Jose Brunner (2), qui a eu accès à certains documents,  nous parle des conditions de la passation des examens psychologiques et de leur interprétation. Grâce à lui nous avons aussi une certaine connaissance de l'idée que les Kulcsár se sont faite d'Eichmann : " Les Kulcsár, écrit-il, étaient pour l'essentiel d'accord entre eux. Tous deux dépeignaient Eichmann comme étant inévitablement impliqué dans un processus continu, en partie conscient, en partie inconscient, de mise-en-scène dans lequel il jouait à cache-cache avec lui-même et avec le monde qui l'entourait. Ainsi, le vocabulaire du domaine du théâtre et de la mise en scène imprègne le rapport psychiatrique, l'analyse des tests de Shoshanna Kulcsár et la publication subséquente cosignée. [...] Ils le décrivent comme faible et docile au cœur de son psychisme, mais régi par un code moral nazi qui ne permettait aucune faiblesse. Afin de cacher ses faiblesses à lui-même et aux autres, il a appris à jouer le rôle d'un homme fort qui n'était jamais passif et qui n'avait pas besoin de l'aide des autres. En même temps, il était consumé par l'agressivité, ce qui lui causait de l'anxiété. [...] Eichmann ' vivait dans la peur existentielle '. Il craignait les forces qui le présidaient, parce qu'il se sentait incapable de les dominer. En outre, il craignait que d'autres puissent se venger de son agressivité et de sa colère et se cachait de telles émotions en assumant le rôle du bureaucrate idéaliste, totalement dévoué et rationnel. Le rôle d'Eichmann au sein de la bureaucratie nazie lui a permis de lier les différents fils de sa personnalité. Elle lui a fourni un cadre légitime pour donner libre cours à son agression illimitée, quoique sous une forme restreinte et délibérée, tout en lui permettant de nier, tant aux autres qu'à lui-même, toute responsabilité personnelle pour ses actes, même si la plupart du temps il a agi de son plein gré. En d'autres termes, le rôle d'assassin de bureau était parfait pour Eichmann, et il était parfaitement adapté aux tâches que l'Allemagne nazie lui offrait. En choisissant son rôle de ponctualité, de froideur sans vie, de cynisme et d'adaptabilité, il pouvait gratifier ses propres instincts de destruction tout en exécutant la tâche destructrice qui lui a été confiée. "

 

Selon Brunner : "Bien que Shoshanna Kulcsár et Shlomo Kulcsár aient tous deux affirmé qu'Eichmann était incapable d'établir des relations humaines directes, Shoshanna Kulcsár a affirmé dans son évaluation que 'la vie intérieure du sujet est plutôt riche et sa capacité à s'observer est bien développée' ; elle a attribué à Eichmann sensibilité, talent et empathie spontanée [...]. Shlomo Kulcsár a fait valoir que même si Eichmann avait une certaine capacité d'empathie, il ne l'utilisait qu'à des fins d'exploitation et ne considérait pas les autres comme des êtres humains à part entière, mais seulement comme des figurants ou des accessoires."

 

Quant au Rorschach proprement dit, nous apprenons, toujours par Brunner, que pour les Kulcsár les résultats du test indiquaient :

    1. "que son  (Eichmann) conformisme, son ordre et sa ponctualité avaient été appris et n'étaient pas la preuve d'un caractère profondément obsessionnel."

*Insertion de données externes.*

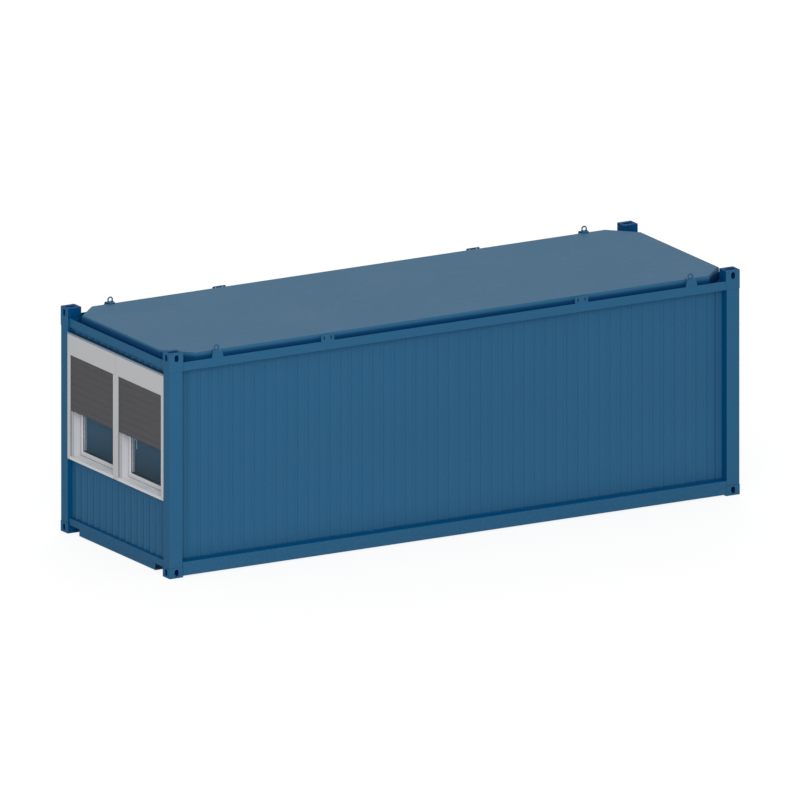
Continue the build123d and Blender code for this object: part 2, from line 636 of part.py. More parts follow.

   2. " qu'Eichmann n'avait pas de personnalité obéissante et que l'idée nazie de              l'obéissance absolue (semblable à celle d'un cadavre) lui était assez étrangère", qu' "il n'avait jamais été un enfant-modèle et avait souvent désobéi à son père, bien qu'avec le temps, ' il ait appris comment il pouvait réaliser sa volonté personnelle sous le voile du conformisme '. "

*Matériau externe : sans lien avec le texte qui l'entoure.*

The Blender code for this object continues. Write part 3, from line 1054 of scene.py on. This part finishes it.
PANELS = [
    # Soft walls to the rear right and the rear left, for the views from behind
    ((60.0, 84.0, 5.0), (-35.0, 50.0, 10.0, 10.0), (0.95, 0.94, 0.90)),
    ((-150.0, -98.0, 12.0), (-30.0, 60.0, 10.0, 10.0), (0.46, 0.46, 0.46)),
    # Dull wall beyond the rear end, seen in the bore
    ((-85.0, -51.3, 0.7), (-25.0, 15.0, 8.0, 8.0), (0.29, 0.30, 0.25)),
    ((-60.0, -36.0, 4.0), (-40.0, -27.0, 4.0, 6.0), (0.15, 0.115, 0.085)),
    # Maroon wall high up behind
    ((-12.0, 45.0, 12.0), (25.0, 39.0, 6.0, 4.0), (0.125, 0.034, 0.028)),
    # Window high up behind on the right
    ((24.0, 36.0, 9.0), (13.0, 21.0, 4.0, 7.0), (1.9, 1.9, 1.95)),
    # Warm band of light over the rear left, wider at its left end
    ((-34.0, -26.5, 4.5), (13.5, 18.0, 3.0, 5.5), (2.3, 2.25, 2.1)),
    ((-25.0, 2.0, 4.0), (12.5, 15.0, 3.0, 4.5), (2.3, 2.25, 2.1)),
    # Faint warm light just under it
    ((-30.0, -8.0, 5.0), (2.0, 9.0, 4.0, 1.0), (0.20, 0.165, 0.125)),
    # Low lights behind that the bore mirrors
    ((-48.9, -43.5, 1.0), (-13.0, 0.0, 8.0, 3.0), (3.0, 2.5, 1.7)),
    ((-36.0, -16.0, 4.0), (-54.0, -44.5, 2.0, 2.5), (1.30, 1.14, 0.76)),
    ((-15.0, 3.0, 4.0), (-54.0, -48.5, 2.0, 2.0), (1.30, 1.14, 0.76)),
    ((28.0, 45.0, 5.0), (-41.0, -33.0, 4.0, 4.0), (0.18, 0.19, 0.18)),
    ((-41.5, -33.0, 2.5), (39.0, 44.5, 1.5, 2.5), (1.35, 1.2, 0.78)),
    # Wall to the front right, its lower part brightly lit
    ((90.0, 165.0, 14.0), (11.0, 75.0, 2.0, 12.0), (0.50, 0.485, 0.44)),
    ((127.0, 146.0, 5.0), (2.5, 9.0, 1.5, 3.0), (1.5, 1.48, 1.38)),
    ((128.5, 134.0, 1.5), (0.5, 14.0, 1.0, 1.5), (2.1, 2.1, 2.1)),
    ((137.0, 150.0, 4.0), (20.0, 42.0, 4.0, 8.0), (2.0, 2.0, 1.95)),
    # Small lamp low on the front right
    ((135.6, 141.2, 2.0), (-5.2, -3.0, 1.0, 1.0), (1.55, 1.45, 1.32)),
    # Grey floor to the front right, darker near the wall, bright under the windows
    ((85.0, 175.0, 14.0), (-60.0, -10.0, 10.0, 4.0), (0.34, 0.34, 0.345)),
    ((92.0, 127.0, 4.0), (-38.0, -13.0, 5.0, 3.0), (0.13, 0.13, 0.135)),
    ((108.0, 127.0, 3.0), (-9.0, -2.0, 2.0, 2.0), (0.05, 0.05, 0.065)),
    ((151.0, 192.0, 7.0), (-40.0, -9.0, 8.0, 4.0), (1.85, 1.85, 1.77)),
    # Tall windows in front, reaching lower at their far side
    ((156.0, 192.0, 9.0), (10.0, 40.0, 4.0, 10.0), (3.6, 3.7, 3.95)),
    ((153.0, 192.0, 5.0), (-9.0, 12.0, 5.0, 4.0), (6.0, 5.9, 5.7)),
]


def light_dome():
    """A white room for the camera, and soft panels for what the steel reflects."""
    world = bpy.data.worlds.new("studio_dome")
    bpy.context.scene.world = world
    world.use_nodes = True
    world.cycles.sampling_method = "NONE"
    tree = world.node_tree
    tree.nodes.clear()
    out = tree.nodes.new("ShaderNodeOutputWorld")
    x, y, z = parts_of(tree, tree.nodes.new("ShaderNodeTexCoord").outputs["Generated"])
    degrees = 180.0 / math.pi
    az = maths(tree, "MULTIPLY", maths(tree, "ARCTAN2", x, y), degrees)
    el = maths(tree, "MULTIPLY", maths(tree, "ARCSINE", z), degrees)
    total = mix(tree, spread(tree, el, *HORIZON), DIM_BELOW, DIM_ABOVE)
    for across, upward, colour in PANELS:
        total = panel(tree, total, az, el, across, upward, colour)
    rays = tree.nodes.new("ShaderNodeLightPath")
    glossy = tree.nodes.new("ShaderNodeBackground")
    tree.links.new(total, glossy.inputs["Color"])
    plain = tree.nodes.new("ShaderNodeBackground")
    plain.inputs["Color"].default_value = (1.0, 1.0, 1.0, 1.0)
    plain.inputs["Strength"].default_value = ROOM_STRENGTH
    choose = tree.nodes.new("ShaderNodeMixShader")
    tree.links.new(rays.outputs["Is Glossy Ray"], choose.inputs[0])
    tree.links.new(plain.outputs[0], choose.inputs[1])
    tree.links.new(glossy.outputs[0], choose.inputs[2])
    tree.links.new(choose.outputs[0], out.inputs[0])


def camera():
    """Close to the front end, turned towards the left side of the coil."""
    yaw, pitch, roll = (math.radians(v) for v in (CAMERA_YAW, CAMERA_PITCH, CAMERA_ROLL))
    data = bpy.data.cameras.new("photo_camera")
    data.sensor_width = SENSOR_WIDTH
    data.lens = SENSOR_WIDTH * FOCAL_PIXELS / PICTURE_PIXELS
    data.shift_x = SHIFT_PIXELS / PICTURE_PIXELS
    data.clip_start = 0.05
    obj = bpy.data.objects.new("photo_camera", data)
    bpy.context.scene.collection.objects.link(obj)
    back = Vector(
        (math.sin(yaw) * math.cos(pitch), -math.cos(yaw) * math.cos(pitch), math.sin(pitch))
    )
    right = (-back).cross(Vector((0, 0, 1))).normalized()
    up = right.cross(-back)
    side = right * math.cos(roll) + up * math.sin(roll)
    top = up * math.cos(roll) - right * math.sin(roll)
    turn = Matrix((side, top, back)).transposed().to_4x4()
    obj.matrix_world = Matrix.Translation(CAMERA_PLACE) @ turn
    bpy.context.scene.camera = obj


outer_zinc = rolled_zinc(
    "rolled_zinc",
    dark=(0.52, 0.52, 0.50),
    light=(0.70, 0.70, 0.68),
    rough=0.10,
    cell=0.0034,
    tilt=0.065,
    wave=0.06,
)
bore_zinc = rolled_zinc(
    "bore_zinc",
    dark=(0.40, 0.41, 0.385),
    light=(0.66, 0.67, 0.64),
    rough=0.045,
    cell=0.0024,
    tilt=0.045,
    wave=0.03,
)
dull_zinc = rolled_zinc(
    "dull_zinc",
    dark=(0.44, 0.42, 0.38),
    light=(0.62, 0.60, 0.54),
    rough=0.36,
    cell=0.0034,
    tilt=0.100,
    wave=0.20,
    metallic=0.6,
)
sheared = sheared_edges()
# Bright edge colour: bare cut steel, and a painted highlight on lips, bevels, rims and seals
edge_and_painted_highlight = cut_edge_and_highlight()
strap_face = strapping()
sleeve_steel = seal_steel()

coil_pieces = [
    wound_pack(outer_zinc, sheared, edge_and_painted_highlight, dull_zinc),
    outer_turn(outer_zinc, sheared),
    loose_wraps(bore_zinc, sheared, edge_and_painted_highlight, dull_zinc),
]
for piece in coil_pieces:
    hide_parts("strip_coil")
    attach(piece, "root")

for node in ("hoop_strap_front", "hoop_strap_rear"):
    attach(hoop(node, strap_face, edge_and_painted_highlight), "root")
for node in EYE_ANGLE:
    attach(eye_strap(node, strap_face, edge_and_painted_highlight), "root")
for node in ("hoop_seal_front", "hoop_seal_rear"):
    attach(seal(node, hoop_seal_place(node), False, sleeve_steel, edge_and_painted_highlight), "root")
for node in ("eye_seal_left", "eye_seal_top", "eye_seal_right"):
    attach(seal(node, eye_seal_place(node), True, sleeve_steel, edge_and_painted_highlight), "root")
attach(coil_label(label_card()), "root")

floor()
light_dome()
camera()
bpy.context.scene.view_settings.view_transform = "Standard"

  3. que "l'anxiété et le comportement névrotique d'Eichmann suggéraient qu'il n'était pas un monstre dépourvu de tout sens moral, mais un être humain avec 'une sorte de sentiment moral, aussi primaire et hiérarchique soit-il'."

 

On peut trouver une analyse détaillée du Rorschach d'Eichmann dans l'article cosigné par Alberto A. Peralta,  Richard L. Kramer et Stassart Martine (3). Selon ces auteurs les signes les plus manifestes sont ceux de la schizoïdie, de la perversité et de  l'obsessionnalité. La banalité du sujet, ou plutôt sa normalité attestée par des indices qualitatifs situés globalement dans la norme, ne serait que superficielle et même forcée sur un mode obsessionnel. Il y  aurait un déséquilibre important entre la part "plus banale" et une seconde "moins adaptée ou contrôlée". Le surmoi serait extrêmement rigide et sadique avec le risque d'un détournement de l'agressivité vers le monde extérieur. Il est aussi question d'un risque de régression de la névrose vers la perversion et fait mention d'une insurmontable angoisse de castration et d'un déni pervers de la castration. Le concept de schizoïdie est invoqué  pour expliquer "la multiplicité des mécanismes psychiques souvent contradictoires coexistant dans ce cas limite". 

 

Examinons de plus près les réponses aux différentes planches du Rorschach.

 

Dans la "1", Eichmann voit une "Chauve-souris, chez un collectionneur ou un musée, les ailes étalées". La réponse "chauve-souris "est banale, mais en l'occurrence l'animal est mort et a trouvé sa place comme  cadavre exposé dans une collection.  Cette dévitalisation est en accord avec ce que nous connaissons des tendances dépressives du sujet. Nous savons aussi que collectionner est un des passe-temps favoris des obsessionnels, et l'idée d'être exhibé en tant que cadavre va dans le même sens, d'autant plus que c'est ce qui attend Eichmann, du moins dans sa tête, puisqu'il n'a pas été pendu en public, encore qu'il devait y avoir des témoins de l'exécution. Mais son cadavre n'a pas été laissé aux charognards, comme celui de nombreuses victimes des Nazis dans "les territoires de l'Est". Il y a là quelque chose de l'hystérisation de l'identification à l'objet anal : le déchet, le cadavre. L'hystérique s'expose, l'obsessionnel collectionne. La synthèse en est : être exposé dans une collection, un cadavre parmi d'autres dévorés des yeux. Il est difficile de ne pas penser à la scatophagie.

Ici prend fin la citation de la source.